I want to have two DHCP servers on my home network for my Windows Server, however I only want to have certain machines running on one of them. How is this possible to do? I would set a scope on the server (e.g 192.168.0.100 - 192.168.0.254) and the other users use the built in router dhcp server (192.168.0.2 - 192.168.0.99).

Any help is appreciated :)
 
For the scenario described I can't see any obvious way it could work.

What are you actually trying to accomplish with this? Some additional background could help with an answer.
 
For the scenario described I can't see any obvious way it could work.

What are you actually trying to accomplish with this? Some additional background could help with an answer.

I would like to be able to use Windows Deployment Services on Server 2012 but to do so you require a DHCP server, but I wouldn't want to keep the server on all of the time so that means I would have to leave on the router's built in DHCP server to give out IP addresses when the server isn't on, and when I want to use Windows Deployment Services I would turn it on and make it have an allow and block list to only allow the machines I want to install Windows 7 on to on to the DHCP server. I hope this helps.
 
Usualy you would do this over differnt switches / VLANS.
Only way I can see this working in a home enviroment is to give everything a reservation by MAC address on each DHCP scope.
However thats probbly not very practical.
 
You could have used virtual machines rather than physical hardware then what you could have done is set them so they only communicate locally in the VM rather than live on the network.

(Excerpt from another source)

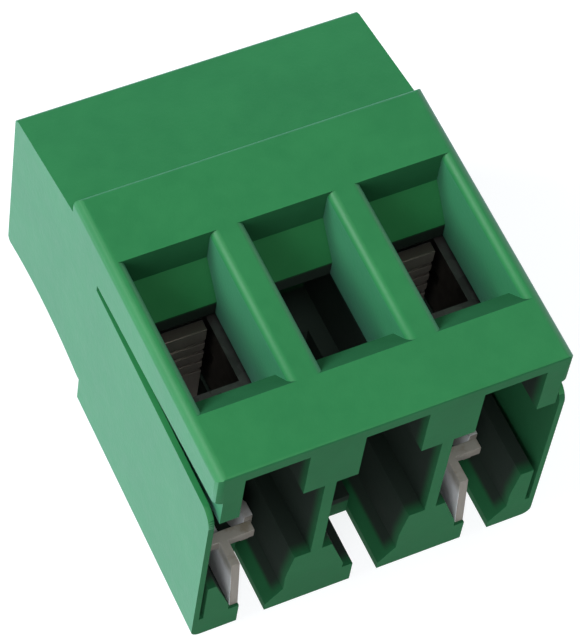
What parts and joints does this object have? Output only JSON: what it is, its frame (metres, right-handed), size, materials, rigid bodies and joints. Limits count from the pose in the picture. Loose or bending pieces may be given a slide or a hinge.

I've already done this in a VM - I want to implement the system I described in a previous post to my home network
 
Only way to do what you want is to physicaly segrigate the two networks either with two switches or a single switch with Vlans.
 
Would a method like this work?

You could create an "allow" filter for your Win Server (that only allowed your handful of machines), and a "deny" filter on your router (which would allow all machines but the ones specified)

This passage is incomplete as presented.